**Task requirements**
The entries below contain a line with "Write the three.js" and a line with "plane z = 0.". Quote exactly those two lines and all lines between them.

**Records provided**

• • • • • • •

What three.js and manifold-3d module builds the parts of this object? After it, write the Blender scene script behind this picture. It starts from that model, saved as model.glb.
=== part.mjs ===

• • • • • • •

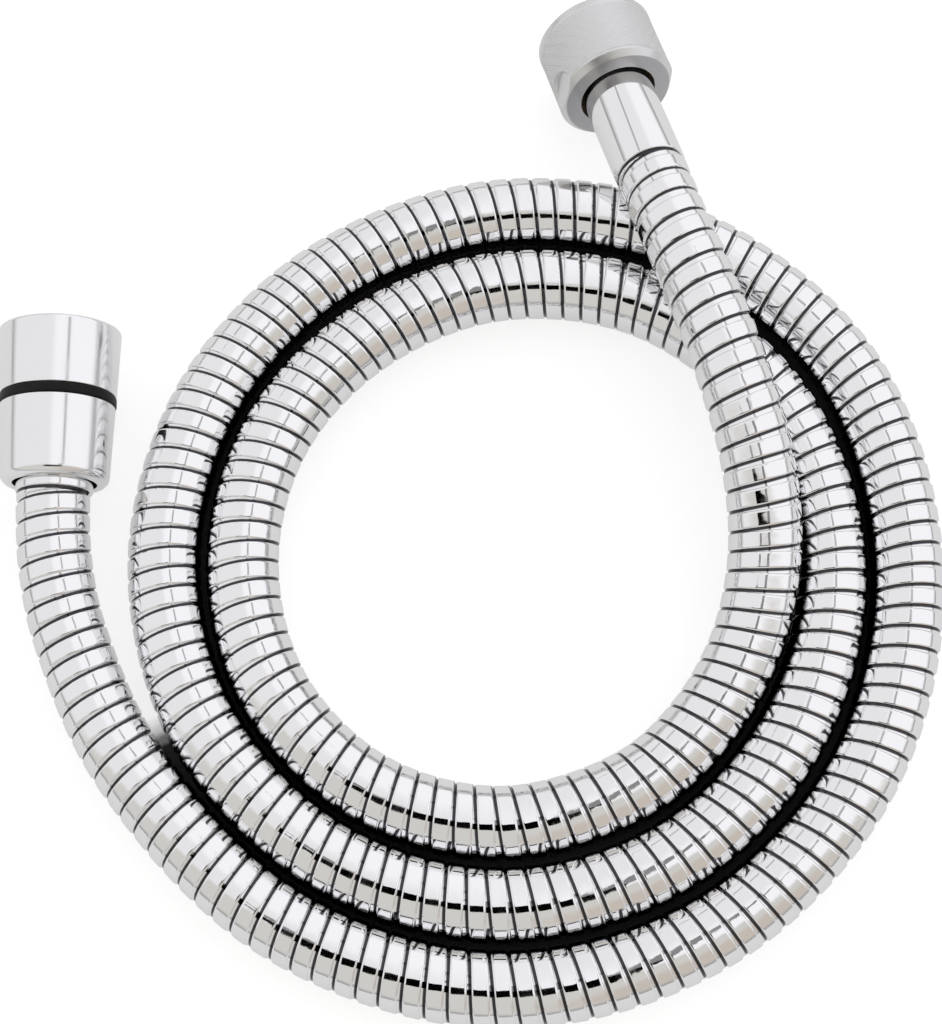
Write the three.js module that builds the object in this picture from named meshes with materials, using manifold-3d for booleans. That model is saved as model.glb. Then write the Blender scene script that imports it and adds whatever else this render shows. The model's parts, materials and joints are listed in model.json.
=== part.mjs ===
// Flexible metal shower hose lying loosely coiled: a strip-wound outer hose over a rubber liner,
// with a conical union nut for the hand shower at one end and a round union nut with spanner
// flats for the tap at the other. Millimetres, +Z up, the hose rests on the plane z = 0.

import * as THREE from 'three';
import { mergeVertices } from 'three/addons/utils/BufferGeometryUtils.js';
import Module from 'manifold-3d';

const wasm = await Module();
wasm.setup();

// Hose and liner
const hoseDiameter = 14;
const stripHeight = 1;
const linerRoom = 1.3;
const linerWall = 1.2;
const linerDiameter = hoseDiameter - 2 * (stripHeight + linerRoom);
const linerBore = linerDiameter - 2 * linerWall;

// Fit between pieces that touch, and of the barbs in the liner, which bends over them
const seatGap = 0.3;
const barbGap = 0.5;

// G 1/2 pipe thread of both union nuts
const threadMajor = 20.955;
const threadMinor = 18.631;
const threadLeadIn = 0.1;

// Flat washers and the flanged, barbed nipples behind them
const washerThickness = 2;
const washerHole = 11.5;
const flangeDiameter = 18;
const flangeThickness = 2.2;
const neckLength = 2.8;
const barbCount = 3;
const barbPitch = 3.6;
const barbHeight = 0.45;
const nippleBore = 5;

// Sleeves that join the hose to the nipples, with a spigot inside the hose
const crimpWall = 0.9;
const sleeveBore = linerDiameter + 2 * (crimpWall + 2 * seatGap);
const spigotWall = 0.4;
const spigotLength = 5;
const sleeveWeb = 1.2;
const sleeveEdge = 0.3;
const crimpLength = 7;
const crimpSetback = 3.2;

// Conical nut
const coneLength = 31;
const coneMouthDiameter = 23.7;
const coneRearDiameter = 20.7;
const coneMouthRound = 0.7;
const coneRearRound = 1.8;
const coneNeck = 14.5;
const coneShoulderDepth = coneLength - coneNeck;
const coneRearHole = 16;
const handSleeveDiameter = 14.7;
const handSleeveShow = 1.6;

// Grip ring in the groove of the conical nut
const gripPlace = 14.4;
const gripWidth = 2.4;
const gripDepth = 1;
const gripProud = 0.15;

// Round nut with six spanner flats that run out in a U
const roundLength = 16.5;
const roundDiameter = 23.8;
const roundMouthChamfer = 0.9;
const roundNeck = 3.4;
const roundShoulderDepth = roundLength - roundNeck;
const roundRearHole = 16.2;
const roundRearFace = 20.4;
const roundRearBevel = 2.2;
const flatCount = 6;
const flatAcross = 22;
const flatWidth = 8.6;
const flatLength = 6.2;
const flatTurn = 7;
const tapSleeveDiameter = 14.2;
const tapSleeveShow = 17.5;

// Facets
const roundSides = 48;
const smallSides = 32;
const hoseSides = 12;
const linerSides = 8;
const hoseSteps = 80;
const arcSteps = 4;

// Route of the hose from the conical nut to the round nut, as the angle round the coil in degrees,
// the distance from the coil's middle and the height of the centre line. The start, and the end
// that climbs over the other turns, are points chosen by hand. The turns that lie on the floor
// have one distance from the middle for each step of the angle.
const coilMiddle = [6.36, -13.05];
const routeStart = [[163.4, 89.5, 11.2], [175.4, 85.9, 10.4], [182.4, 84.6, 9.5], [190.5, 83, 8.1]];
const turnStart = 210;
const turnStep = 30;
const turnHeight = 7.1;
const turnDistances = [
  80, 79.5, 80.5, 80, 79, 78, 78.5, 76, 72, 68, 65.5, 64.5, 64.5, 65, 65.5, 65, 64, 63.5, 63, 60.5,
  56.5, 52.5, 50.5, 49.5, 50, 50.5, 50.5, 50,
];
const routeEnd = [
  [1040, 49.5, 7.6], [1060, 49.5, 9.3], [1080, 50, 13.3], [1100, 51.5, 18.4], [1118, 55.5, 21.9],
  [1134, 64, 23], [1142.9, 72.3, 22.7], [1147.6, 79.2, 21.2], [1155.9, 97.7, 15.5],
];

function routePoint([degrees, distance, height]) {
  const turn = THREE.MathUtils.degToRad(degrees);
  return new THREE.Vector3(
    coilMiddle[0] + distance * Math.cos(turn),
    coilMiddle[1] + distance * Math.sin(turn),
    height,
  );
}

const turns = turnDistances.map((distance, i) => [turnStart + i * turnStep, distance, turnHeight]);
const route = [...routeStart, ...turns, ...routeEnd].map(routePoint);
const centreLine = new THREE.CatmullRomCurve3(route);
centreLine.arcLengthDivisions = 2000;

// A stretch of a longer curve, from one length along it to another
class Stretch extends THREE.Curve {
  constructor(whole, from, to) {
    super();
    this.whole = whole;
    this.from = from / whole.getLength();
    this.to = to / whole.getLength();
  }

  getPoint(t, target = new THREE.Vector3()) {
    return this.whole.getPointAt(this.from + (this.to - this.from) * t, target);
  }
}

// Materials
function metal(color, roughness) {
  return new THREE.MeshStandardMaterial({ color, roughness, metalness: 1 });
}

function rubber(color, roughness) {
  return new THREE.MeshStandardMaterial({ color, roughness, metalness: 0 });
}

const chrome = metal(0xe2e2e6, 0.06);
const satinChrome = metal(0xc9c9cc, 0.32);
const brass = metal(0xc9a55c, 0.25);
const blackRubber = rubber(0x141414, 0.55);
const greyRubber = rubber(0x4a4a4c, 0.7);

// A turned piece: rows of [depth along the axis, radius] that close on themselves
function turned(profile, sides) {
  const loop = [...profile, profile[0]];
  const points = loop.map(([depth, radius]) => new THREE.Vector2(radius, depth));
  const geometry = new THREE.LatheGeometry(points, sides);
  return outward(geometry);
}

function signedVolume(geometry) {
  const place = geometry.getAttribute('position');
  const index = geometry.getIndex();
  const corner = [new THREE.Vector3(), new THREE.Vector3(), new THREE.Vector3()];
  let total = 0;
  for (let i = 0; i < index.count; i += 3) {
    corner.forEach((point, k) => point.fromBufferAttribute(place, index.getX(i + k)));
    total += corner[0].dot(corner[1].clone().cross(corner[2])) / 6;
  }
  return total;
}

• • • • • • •

**The response**
Write the three.js module that builds the object in this picture from named meshes with materials, using manifold-3d for booleans. That model is saved as model.glb. Then write the Blender scene script that imports it and adds whatever else this render shows. The model's parts, materials and joints are listed in model.json.
=== part.mjs ===
// Flexible metal shower hose lying loosely coiled: a strip-wound outer hose over a rubber liner,
// with a conical union nut for the hand shower at one end and a round union nut with spanner
// flats for the tap at the other. Millimetres, +Z up, the hose rests on the plane z = 0.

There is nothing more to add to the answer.